Dataset extract |
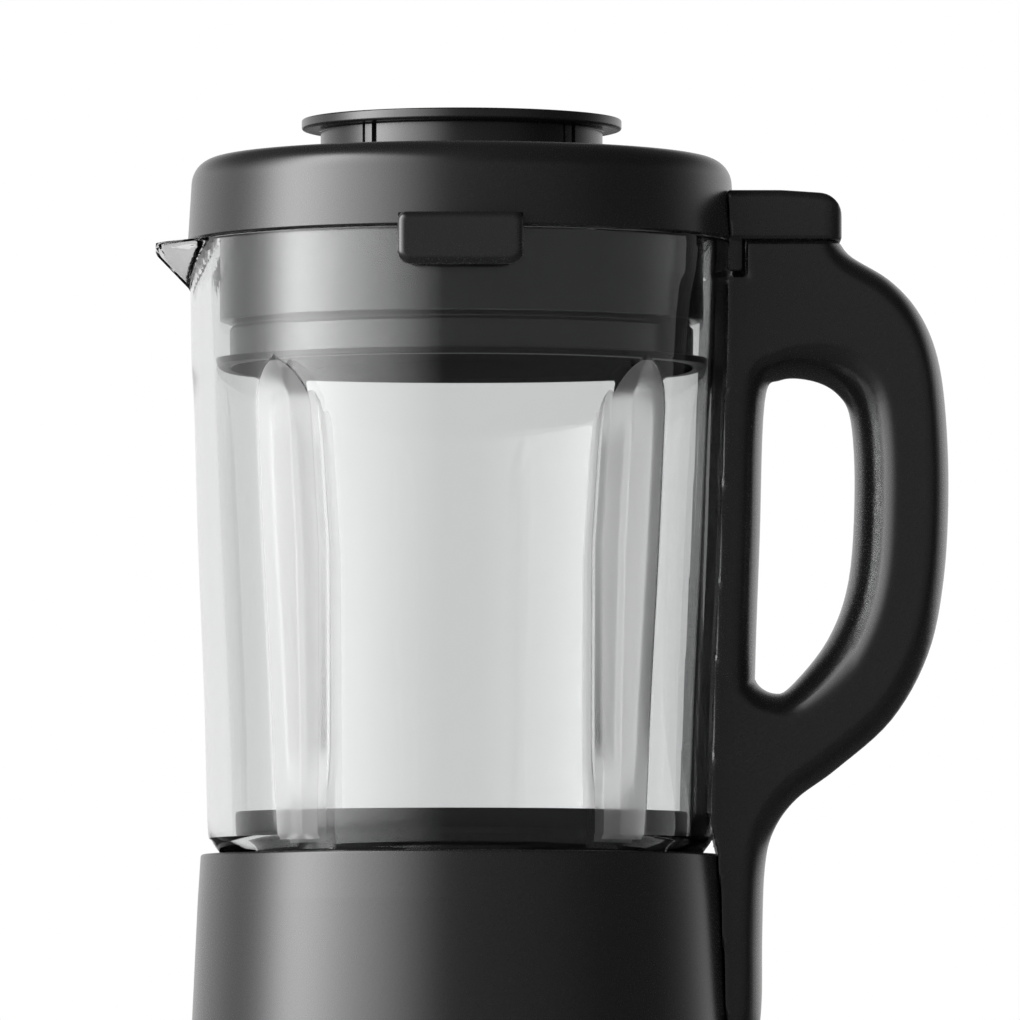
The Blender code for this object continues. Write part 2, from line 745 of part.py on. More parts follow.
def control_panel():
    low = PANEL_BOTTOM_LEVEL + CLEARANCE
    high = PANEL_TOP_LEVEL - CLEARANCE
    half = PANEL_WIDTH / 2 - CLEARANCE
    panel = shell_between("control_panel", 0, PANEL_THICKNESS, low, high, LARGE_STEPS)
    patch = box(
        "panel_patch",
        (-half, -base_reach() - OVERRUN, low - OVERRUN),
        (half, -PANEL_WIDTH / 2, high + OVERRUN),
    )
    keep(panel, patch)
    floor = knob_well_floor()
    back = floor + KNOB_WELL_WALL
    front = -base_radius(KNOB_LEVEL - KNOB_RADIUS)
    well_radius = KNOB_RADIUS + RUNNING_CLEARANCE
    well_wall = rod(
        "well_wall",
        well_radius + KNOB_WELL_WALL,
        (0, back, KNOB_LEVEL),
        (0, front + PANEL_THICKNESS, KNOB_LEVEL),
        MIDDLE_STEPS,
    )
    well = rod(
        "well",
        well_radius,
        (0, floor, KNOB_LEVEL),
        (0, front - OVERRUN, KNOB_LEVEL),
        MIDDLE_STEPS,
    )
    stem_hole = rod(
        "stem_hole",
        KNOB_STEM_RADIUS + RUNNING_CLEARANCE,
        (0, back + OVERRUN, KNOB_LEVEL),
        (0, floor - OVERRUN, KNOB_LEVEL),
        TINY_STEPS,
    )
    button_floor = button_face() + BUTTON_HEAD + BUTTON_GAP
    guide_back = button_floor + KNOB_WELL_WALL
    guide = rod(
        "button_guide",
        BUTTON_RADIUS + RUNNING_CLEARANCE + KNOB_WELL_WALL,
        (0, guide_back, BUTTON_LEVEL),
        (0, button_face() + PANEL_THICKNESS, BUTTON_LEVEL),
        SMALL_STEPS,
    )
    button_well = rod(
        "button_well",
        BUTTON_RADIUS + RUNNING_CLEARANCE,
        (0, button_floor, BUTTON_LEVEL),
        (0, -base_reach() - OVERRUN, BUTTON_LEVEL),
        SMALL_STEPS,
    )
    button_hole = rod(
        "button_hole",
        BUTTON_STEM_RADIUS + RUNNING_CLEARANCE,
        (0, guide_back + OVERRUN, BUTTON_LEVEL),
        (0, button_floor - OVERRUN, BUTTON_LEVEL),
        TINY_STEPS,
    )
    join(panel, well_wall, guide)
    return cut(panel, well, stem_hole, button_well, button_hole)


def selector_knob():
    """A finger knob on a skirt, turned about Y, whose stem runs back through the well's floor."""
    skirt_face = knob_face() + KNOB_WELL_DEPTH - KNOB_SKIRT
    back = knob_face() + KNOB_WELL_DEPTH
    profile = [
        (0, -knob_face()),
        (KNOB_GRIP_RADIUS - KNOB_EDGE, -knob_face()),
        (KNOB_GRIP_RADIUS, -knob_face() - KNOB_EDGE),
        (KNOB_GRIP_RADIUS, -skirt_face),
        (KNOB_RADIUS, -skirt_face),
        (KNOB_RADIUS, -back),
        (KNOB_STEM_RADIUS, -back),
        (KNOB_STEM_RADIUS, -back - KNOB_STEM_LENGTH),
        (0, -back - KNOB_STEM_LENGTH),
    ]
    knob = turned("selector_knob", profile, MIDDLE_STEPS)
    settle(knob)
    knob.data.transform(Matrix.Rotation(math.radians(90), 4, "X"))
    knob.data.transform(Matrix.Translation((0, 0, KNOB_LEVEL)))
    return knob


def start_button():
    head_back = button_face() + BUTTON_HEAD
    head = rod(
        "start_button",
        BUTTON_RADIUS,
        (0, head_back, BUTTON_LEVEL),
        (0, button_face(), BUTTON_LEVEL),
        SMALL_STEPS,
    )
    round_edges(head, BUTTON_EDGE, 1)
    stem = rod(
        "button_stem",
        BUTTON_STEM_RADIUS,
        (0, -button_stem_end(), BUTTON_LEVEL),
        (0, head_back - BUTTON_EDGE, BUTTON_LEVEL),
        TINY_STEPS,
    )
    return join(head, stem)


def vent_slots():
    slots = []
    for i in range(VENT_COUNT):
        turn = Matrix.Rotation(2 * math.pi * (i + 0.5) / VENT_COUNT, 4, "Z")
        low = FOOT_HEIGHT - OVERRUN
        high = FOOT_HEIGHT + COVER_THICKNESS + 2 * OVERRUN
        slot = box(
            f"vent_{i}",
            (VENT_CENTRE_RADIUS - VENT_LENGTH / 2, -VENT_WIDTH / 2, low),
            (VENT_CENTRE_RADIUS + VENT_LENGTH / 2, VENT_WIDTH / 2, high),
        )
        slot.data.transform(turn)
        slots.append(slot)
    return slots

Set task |
Output every line above without altering anything.

Result |
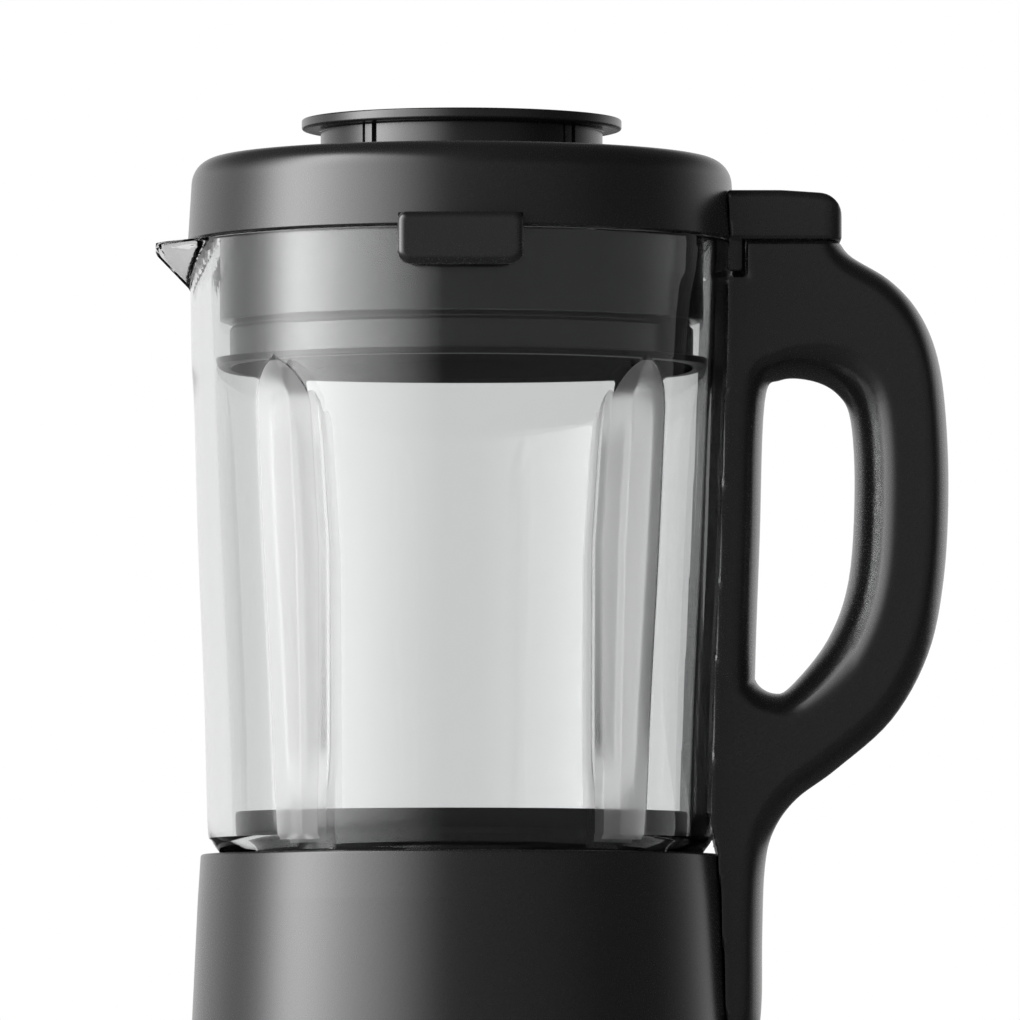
The Blender code for this object continues. Write part 2, from line 745 of part.py on. More parts follow.
def control_panel():
    low = PANEL_BOTTOM_LEVEL + CLEARANCE
    high = PANEL_TOP_LEVEL - CLEARANCE
    half = PANEL_WIDTH / 2 - CLEARANCE
    panel = shell_between("control_panel", 0, PANEL_THICKNESS, low, high, LARGE_STEPS)
    patch = box(
        "panel_patch",
        (-half, -base_reach() - OVERRUN, low - OVERRUN),
        (half, -PANEL_WIDTH / 2, high + OVERRUN),
    )
    keep(panel, patch)
    floor = knob_well_floor()
    back = floor + KNOB_WELL_WALL
    front = -base_radius(KNOB_LEVEL - KNOB_RADIUS)
    well_radius = KNOB_RADIUS + RUNNING_CLEARANCE
    well_wall = rod(
        "well_wall",
        well_radius + KNOB_WELL_WALL,
        (0, back, KNOB_LEVEL),
        (0, front + PANEL_THICKNESS, KNOB_LEVEL),
        MIDDLE_STEPS,
    )
    well = rod(
        "well",
        well_radius,
        (0, floor, KNOB_LEVEL),
        (0, front - OVERRUN, KNOB_LEVEL),
        MIDDLE_STEPS,
    )
    stem_hole = rod(
        "stem_hole",
        KNOB_STEM_RADIUS + RUNNING_CLEARANCE,
        (0, back + OVERRUN, KNOB_LEVEL),
        (0, floor - OVERRUN, KNOB_LEVEL),
        TINY_STEPS,
    )
    button_floor = button_face() + BUTTON_HEAD + BUTTON_GAP
    guide_back = button_floor + KNOB_WELL_WALL
    guide = rod(
        "button_guide",
        BUTTON_RADIUS + RUNNING_CLEARANCE + KNOB_WELL_WALL,
        (0, guide_back, BUTTON_LEVEL),
        (0, button_face() + PANEL_THICKNESS, BUTTON_LEVEL),
        SMALL_STEPS,
    )
    button_well = rod(
        "button_well",
        BUTTON_RADIUS + RUNNING_CLEARANCE,
        (0, button_floor, BUTTON_LEVEL),
        (0, -base_reach() - OVERRUN, BUTTON_LEVEL),
        SMALL_STEPS,
    )
    button_hole = rod(
        "button_hole",
        BUTTON_STEM_RADIUS + RUNNING_CLEARANCE,
        (0, guide_back + OVERRUN, BUTTON_LEVEL),
        (0, button_floor - OVERRUN, BUTTON_LEVEL),
        TINY_STEPS,
    )
    join(panel, well_wall, guide)
    return cut(panel, well, stem_hole, button_well, button_hole)


def selector_knob():
    """A finger knob on a skirt, turned about Y, whose stem runs back through the well's floor."""
    skirt_face = knob_face() + KNOB_WELL_DEPTH - KNOB_SKIRT
    back = knob_face() + KNOB_WELL_DEPTH
    profile = [
        (0, -knob_face()),
        (KNOB_GRIP_RADIUS - KNOB_EDGE, -knob_face()),
        (KNOB_GRIP_RADIUS, -knob_face() - KNOB_EDGE),
        (KNOB_GRIP_RADIUS, -skirt_face),
        (KNOB_RADIUS, -skirt_face),
        (KNOB_RADIUS, -back),
        (KNOB_STEM_RADIUS, -back),
        (KNOB_STEM_RADIUS, -back - KNOB_STEM_LENGTH),
        (0, -back - KNOB_STEM_LENGTH),
    ]
    knob = turned("selector_knob", profile, MIDDLE_STEPS)
    settle(knob)
    knob.data.transform(Matrix.Rotation(math.radians(90), 4, "X"))
    knob.data.transform(Matrix.Translation((0, 0, KNOB_LEVEL)))
    return knob


def start_button():
    head_back = button_face() + BUTTON_HEAD
    head = rod(
        "start_button",
        BUTTON_RADIUS,
        (0, head_back, BUTTON_LEVEL),
        (0, button_face(), BUTTON_LEVEL),
        SMALL_STEPS,
    )
    round_edges(head, BUTTON_EDGE, 1)
    stem = rod(
        "button_stem",
        BUTTON_STEM_RADIUS,
        (0, -button_stem_end(), BUTTON_LEVEL),
        (0, head_back - BUTTON_EDGE, BUTTON_LEVEL),
        TINY_STEPS,
    )
    return join(head, stem)


def vent_slots():
    slots = []
    for i in range(VENT_COUNT):
        turn = Matrix.Rotation(2 * math.pi * (i + 0.5) / VENT_COUNT, 4, "Z")
        low = FOOT_HEIGHT - OVERRUN
        high = FOOT_HEIGHT + COVER_THICKNESS + 2 * OVERRUN
        slot = box(
            f"vent_{i}",
            (VENT_CENTRE_RADIUS - VENT_LENGTH / 2, -VENT_WIDTH / 2, low),
            (VENT_CENTRE_RADIUS + VENT_LENGTH / 2, VENT_WIDTH / 2, high),
        )
        slot.data.transform(turn)
        slots.append(slot)
    return slots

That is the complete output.